立ち読み
第2編
事業計画立案のポイント
1.水族館ビジネスの可能性
水族館をビジネスの視点で考えるとき、「サービス事業」や「教育事業」の観点でのみ捉えるのは、水族館の本質をみていないといわざるをえない。なぜなら、水族館ビジネスの基本は「開発事業」だからである。
巨大な資本投資が必要な水族館は、出来上がったたった1つの商品である水族館を、20年以上売り続けなくてはならない。商業施設のように商品やサービス形態の変更もできないし、映画館のように上映作品(ソフト)が短期間で変わるものでもない。開業した時点での水族館の質や評価は、再び完全リニューアルを行なわない限り変わらないのだ。

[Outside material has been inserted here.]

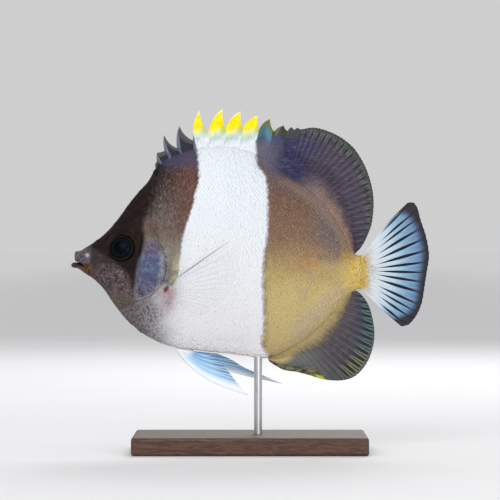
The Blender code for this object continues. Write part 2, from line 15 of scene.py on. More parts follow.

これはビジネスではない公立の水族館でも当てはまる。否、税金を納めている国民としては、公立だからこそ利用価値の高い事業を継続してもらわねば困る。これからの時代の行政は、水族館を新設する場合もリニューアルする場合も、できる限り多くの国民に、できる限り長く利用される施設に仕上げなくてはならない義務がある。

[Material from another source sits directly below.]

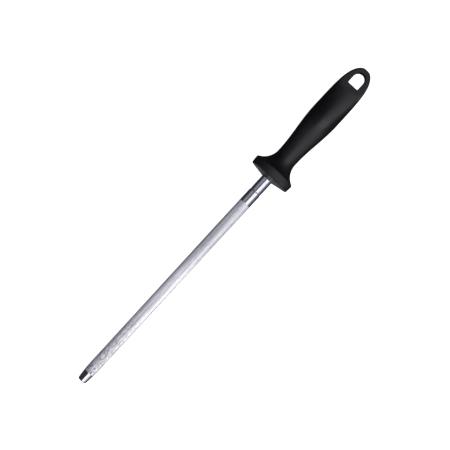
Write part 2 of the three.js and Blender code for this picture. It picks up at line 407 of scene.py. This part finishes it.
tip_spigot = rounded([
    (tip_joint, SPIGOT_RADIUS),
    (tip_high.x - SPIGOT_CHAMFER, SPIGOT_RADIUS),
    (tip_high.x, SPIGOT_RADIUS - SPIGOT_CHAMFER),
    (tip_high.x, 1 * MM),
], SPIGOT_EDGE_ROUND)
tip_profile = [
    (0, 0),
    (0, 1.8 * MM),
    *arc(TIP_EDGE_ROUND, TIP_END_RADIUS - TIP_EDGE_ROUND, TIP_EDGE_ROUND, 180, 95, 12),
    *[
        (x, lerp(TIP_END_RADIUS, TIP_ROOT_RADIUS, x / tip_joint))
        for x in spread(2 * MM, tip_joint - 0.1 * MM, 6)
    ],
    (tip_joint - JOINT / 2, TIP_ROOT_RADIUS - JOINT_BEVEL),
    (tip_joint - JOINT / 2, SPIGOT_RADIUS + 0.1 * MM),
    *tip_spigot,
    (tip_high.x, 0),
]
tip = turned("tip_plug_visual", tip_profile)
finished("tip_plug_visual", tip, CHROME, "tip_plug")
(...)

その点で営利事業であろうが公共事業であろうが、水族館を計画・建設するにはそれ相応の覚悟が必要なのだが、開発事業であると認識したうえでの知識と開発技術さえあれば、水族館事業は成功しやすい事業でもあるといえる。
理解すべきは、水族館は他の産業に比べて特殊な事情のある事業であるということである。水族館の開発は、水族館の運営能力や経験があるからといってできるものではなく、逆にその経験が失敗への道を歩ませる原因となることもある。

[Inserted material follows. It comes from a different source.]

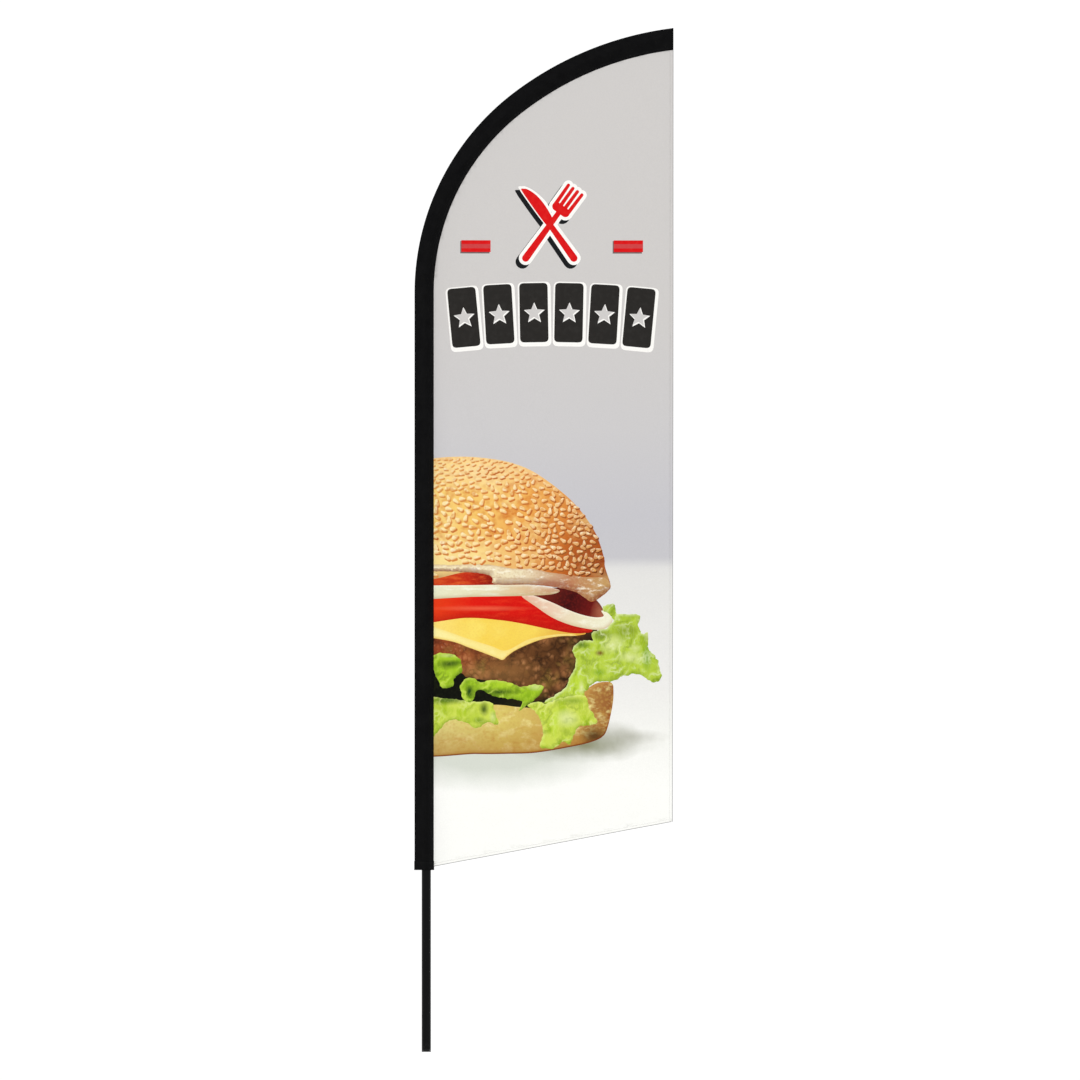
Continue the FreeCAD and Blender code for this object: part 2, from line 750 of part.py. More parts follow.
def cloth_outline(body):
    """Sketch of the whole panel: seam, the two arcs of the curved seam, trailing and bottom edge."""
    sketch = new_sketch(body, "outline")
    gap = SIZE["panel_gap"]
    seam, right = SIZE["sleeve_seam"] + gap, SIZE["panel_right"]
    low, trailing_low, bend = (
        SIZE[name] for name in ("panel_seam_bottom", "panel_trailing_bottom", "sleeve_bend_height"))
    first, second = SIZE["seam_radius"] - gap, SIZE["seam_end_radius"] - gap
    turn = math.radians(SIZE["seam_turn"])
    centre = Vector(seam + first, bend, 0)
    outwards = Vector(-math.cos(turn), math.sin(turn), 0)
    far_centre = centre + (first - second) * outwards
    end = math.acos((right - far_centre.x) / second)
    top = far_centre.y + second * math.sin(end)
    line = Part.LineSegment(Vector(seam, low, 0), Vector(seam, bend, 0))
    flat = Vector(0, 0, 1)
    inner = Part.ArcOfCircle(Part.Circle(centre, flat, first), math.pi - turn, math.pi)
    outer = Part.ArcOfCircle(Part.Circle(far_centre, flat, second), end, math.pi - turn)
    trailing = Part.LineSegment(Vector(right, top, 0), Vector(right, trailing_low, 0))
    bottom = Part.LineSegment(Vector(right, trailing_low, 0), Vector(seam, low, 0))
    for piece in (line, inner, outer, trailing, bottom):
        sketch.addGeometry(piece)
    constrain(sketch, "Tangent", 0, 2, 1, 2)
    constrain(sketch, "Tangent", 1, 1, 2, 2)
    constrain(sketch, "Coincident", 2, 1, 3, 1)
    constrain(sketch, "Coincident", 3, 2, 4, 1)
    constrain(sketch, "Coincident", 4, 2, 0, 1)
    constrain(sketch, "Vertical", 0)
    constrain(sketch, "Vertical", 3)
    seam_cell = f"{cell('sleeve_seam')} + {cell('panel_gap')}"
    place_point(sketch, 0, 1, (seam, seam_cell), full("panel_seam_bottom"))
    constrain(sketch, "DistanceY", -1, 1, 0, 2, bend, to=cell("sleeve_bend_height"))
    first_cell = f"({cell('seam_radius')} - {cell('panel_gap')})"
    constrain(sketch, "Radius", 1, first, to=first_cell)
    constrain(sketch, "Radius", 2, second, to=f"{cell('seam_end_radius')} - {cell('panel_gap')}")
    constrain(sketch, "DistanceX", -1, 1, 1, 1, centre.x + first * outwards.x,
              to=f"{seam_cell} + {first_cell} * (1 - cos({cell('seam_turn')} * 1 deg))")
    place_point(sketch, 4, 1, full("panel_right"), full("panel_trailing_bottom"))
    return sketch


def hem_line():
    """The bottom hem's inner edge where it crosses the pole's axis and the trailing hem's inner edge."""
    seam_cell = f"({cell('sleeve_seam')} + {cell('panel_gap')})"
    seam = SIZE["sleeve_seam"] + SIZE["panel_gap"]
    tilt = (SIZE["panel_trailing_bottom"] - SIZE["panel_seam_bottom"]) / (SIZE["panel_right"] - seam)
    tilt_cell = (f"(({cell('panel_trailing_bottom')} - {cell('panel_seam_bottom')})"
                 f" / ({cell('panel_right')} - {seam_cell}))")
    low = SIZE["panel_seam_bottom"] + SIZE["hem_width"] / math.cos(math.atan(tilt)) - tilt * seam
    low_cell = (f"{cell('panel_seam_bottom')} + {cell('hem_width')} / cos(atan({tilt_cell}))"
                f" - {tilt_cell} * {seam_cell}")
    inner = SIZE["panel_right"] - SIZE["hem_width"]
    inner_cell = f"({cell('panel_right')} - {cell('hem_width')})"
    return (low, low_cell), (low + tilt * inner, f"{low_cell} + {tilt_cell} * {inner_cell}")


def cloth_cut(body, keep):
    """Cut the outline's pad so that only the panel, trailing hem or bottom hem is left."""
    edge, corner = hem_line()
    inner = (SIZE["panel_right"] - SIZE["hem_width"], f"{cell('panel_right')} - {cell('hem_width')}")
    beyond = (SIZE["panel_right"] + REACH_BEYOND, f"{cell('panel_right')} + {REACH_BEYOND}")
    top = (SIZE["sleeve_bend_height"] + SIZE["fold_end_radius"],
           f"{cell('sleeve_bend_height')} + {cell('fold_end_radius')}")
    below = [(beyond, top), (beyond, ZERO)]
    cuts = {
        "flag_panel": [(inner, top), *below, (ZERO, ZERO), (ZERO, edge), (inner, corner)],
        "trailing_hem": [(ZERO, ZERO), (inner, ZERO), (inner, top), (ZERO, top)],
        "bottom_hem": [(ZERO, edge), (inner, corner), (inner, ZERO), *reversed(below), (ZERO, top)],
    }
    sketch = new_sketch(body, "trim")
    polygon(sketch, cuts[keep])
    pocket_through(body, sketch)


def cloth():
    """Printed panel, and the folded hems on its trailing and bottom edges."""
    thicknesses = (
        ("flag_panel", "panel_thickness"),
        ("trailing_hem", "hem_thickness"),
        ("bottom_hem", "hem_thickness"),
    )
    for label, thickness in thicknesses:
        body = new_body(label)
        pad(body, cloth_outline(body), cell(thickness), midplane=True)
        cloth_cut(body, label)


# ---------------------------------------------------------------- tension strap on the rear

REARWARDS = Rotation(Vector(1, 0, 0), -90)  # turns a body's own Z to +Y


def point_rearwards(body, distance, height):
    """Lay a turned body along +Y, starting at a cell's distance behind the pole's axis."""
    body.Placement = Placement(Vector(0, 0, 0), REARWARDS)
    body.setExpression("Placement.Base.y", cell(distance))
    body.setExpression("Placement.Base.z", cell(height))


def strap_stud():
    """Threaded stud with a mushroom head, on which the strap's eyelet hooks."""
    body = turned("strap_stud", [
        (None, None),
        ("stud_dia", None),
        ("stud_dia", "stud_flange_bottom"),
        ("stud_flange_dia", "stud_flange_bottom"),
        ("stud_flange_dia", "stud_flange_top"),
        ("stud_dia", "stud_flange_top"),
        ("stud_dia", "stud_head_bottom"),
        ("stud_head_dia", "stud_head_bottom"),
        ("stud_head_dia", "stud_length"),
        (None, "stud_length"),
    ])
    point_rearwards(body, "stud_start", "stud_height")


def stud_nut():
    """Hexagon nut on the stud, inside the tube."""
    body = new_body("stud_nut")
    sketch = new_sketch(body, "hexagon", "XY_Plane")
    corner = SIZE["nut_width"] / math.sqrt(3)
    corners = [corner * Vector(math.cos(math.radians(60 * n)), math.sin(math.radians(60 * n)), 0)
               for n in range(6)]
    for start, end in zip(corners, corners[1:] + corners[:1]):
        sketch.addGeometry(Part.LineSegment(start, end))
    rim = sketch.addGeometry(Part.Circle(Vector(0, 0, 0), Vector(0, 0, 1), corner))
    sketch.setConstruction(rim, True)
    for line in range(6):
        constrain(sketch, "Coincident", line, 2, (line + 1) % 6, 1)
        constrain(sketch, "PointOnObject", line, 1, rim)
        if line:
            constrain(sketch, "Equal", 0, line)
    constrain(sketch, "Coincident", rim, 3, -1, 1)
    constrain(sketch, "PointOnObject", 0, 1, -1)
    constrain(sketch, "Radius", rim, corner, to=f"{cell('nut_width')} / sqrt(3)")
    circle(sketch, "nut_bore")
    pad(body, sketch, cell("nut_thickness"))
    point_rearwards(body, "nut_start", "stud_height")


def webbing(label, distance, bottom, length):
    """Flat piece of webbing that hangs behind the pole, standing on its own origin."""
    body = new_body(label)
    sketch = new_sketch(body, "outline")
    rectangle(sketch, minus(half("strap_width")), half("strap_width"), ZERO, full(length))
    strip = pad(body, sketch, cell("strap_thickness"))
    body.setExpression("Placement.Base.y", cell(distance))
    body.setExpression("Placement.Base.z", cell(bottom))
    return body, strip


def tension_strap():
    """Strap that pulls the sleeve down to the stud, its anchor patch and its metal eyelet."""
    body, strip = webbing("tension_strap", "strap_distance", "strap_bottom", "strap_length")
    round_edges(body, strip, "strap_corner", lambda edge: (
        abs(edge.CenterOfMass.z) < 0.01 and abs(edge.Length - SIZE["strap_thickness"]) < 0.01))
    hole = new_sketch(body, "eyelet_hole")
    up = SIZE["stud_height"] - SIZE["strap_bottom"]
    circle(hole, "strap_hole_dia", up=(up, f"{cell('stud_height')} - {cell('strap_bottom')}"))
    pocket_through(body, hole)
    webbing("strap_anchor", "anchor_distance", "anchor_bottom", "anchor_length")
    eyelet = turned("strap_eyelet", [
        ("eyelet_bore", None),
        ("eyelet_dia", None),
        ("eyelet_dia", "eyelet_rear_flange"),
        ("eyelet_barrel", "eyelet_rear_flange"),
        ("eyelet_barrel", "eyelet_front_flange"),
        ("eyelet_dia", "eyelet_front_flange"),
        ("eyelet_dia", "eyelet_length"),
        ("eyelet_bore", "eyelet_length"),
    ])
    point_rearwards(eyelet, "eyelet_start", "stud_height")


# ---------------------------------------------------------------- whole flag


def check_and_write():
    """Stop on any failed object, then write one STEP file for each sub-part."""
    doc.recompute()
    for item in doc.Objects:
        if "Invalid" in item.State or "Error" in item.State:
            raise ValueError(f"{item.Name} failed: {item.State}")
    for item in subparts:
        if item.Shape.isNull() or not item.Shape.isValid():
            raise ValueError(f"{item.Label} has no valid shape")
    os.makedirs("parts", exist_ok=True)
    for item in subparts:
        item.Shape.exportStep(os.path.join("parts", f"{item.Label}.step"))
        box = item.Shape.BoundBox
        print(f"{item.Label:22s} solids {len(item.Shape.Solids)} volume {item.Shape.Volume:10.1f}"
              f"  x {box.XMin:8.2f} {box.XMax:8.2f}  y {box.YMin:7.2f} {box.YMax:7.2f}"
              f"  z {box.ZMin:8.2f} {box.ZMax:8.2f}")


spindle_socket()
socket_cap()
thrust_washer()
retaining_ring()
bushes()
pole_tubes()
joint_collar("lower")
joint_collar("upper")
for level in ("lower", "upper"):
    snap_button(level)
    button_spring(level)
rod_ferrule()
lower_flex_rod()
upper_flex_rod()
rod_coupling()
rod_tip_cap()
straight_sleeve()
sleeve_hem()
curved_sleeve()
end_closure()
cloth()
strap_stud()
stud_nut()
tension_strap()
check_and_write()
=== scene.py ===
import json
import math
import random

import bpy
import numpy as np
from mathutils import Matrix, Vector, noise
from mathutils.geometry import delaunay_2d_cdt


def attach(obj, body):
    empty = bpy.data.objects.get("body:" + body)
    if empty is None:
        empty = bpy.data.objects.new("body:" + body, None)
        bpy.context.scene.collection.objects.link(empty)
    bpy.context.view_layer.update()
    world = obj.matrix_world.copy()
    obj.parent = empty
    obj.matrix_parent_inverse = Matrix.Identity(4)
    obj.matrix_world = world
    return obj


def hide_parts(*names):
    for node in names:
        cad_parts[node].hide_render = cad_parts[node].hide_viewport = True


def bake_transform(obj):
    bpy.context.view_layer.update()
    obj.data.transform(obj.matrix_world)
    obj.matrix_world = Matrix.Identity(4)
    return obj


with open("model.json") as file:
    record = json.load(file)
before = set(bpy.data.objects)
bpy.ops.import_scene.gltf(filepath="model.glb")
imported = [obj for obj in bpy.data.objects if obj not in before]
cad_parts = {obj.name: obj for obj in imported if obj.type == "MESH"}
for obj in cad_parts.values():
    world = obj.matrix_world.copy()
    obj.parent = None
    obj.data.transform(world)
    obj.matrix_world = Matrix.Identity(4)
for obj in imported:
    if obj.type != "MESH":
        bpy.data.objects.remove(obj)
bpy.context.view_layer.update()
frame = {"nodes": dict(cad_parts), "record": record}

# A feather flag: a black sleeve bent over a curved pole, and a printed panel sewn along it.
# Lengths are in millimetres up to the point where a mesh is made, and X and Z are the flag's plane.

MM = 0.001

# --- the sleeve's and panel's edges ---------------------------------------------------------------

SLEEVE_BOTTOM = 497.0
BEND_HEIGHT = 2076.5
FLAG_RIGHT = 676.0
# x where the edge starts, first arc's radius, first arc's turn in degrees, second arc's radius
FOLD = (-32.2, 687.0, 52.9, 902.0)
SEAM = (20.6, 622.3, 51.5, 842.5)

PANEL_TUCK = 4.0  # how far the panel goes in between the sleeve's two layers
PANEL_CORNER_LOW = 507.0  # height of the panel's lower edge at the seam
PANEL_CORNER_HIGH = 632.0  # and at the trailing edge
CLOTH = 0.5  # the printed cloth's thickness
HEM_WIDTH = 10.0
HEM_THICKNESS = 1.6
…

それらのことを踏まえたうえで、本編を読み進めていただきたい。水族館事業を開始する、あるいは継続する際の指針となれば幸いである。
1-(1)事業環境の変化
現在のわが国において、水族館は大衆文化として成功を収めている希有な存在である。「大衆文化」という言葉が気に入らない水族館関係者も多いようなので、言葉を換えて「マスカルチャー」といってもよいが、いずれにせよ大衆に浸透し、誰でも利用および理解できる文化施設であることには変わりない。それは、大衆スポーツといわれる野球やサッカーが、そのゲーム性や選手のタレント性の強さによって多くの人々から愛され、それでもスポーツの本質を失ってはいないことと同じ道理である。
水族館の未来や意義を考えるときに、この「大衆性」を忘れてはならない。とりわけビジネスとしての可能性を追求するときには、水族館をまぎれもない日本一の大衆文化施設である、あるいは超一流の大衆文化となりつつあると位置づけることが重要である。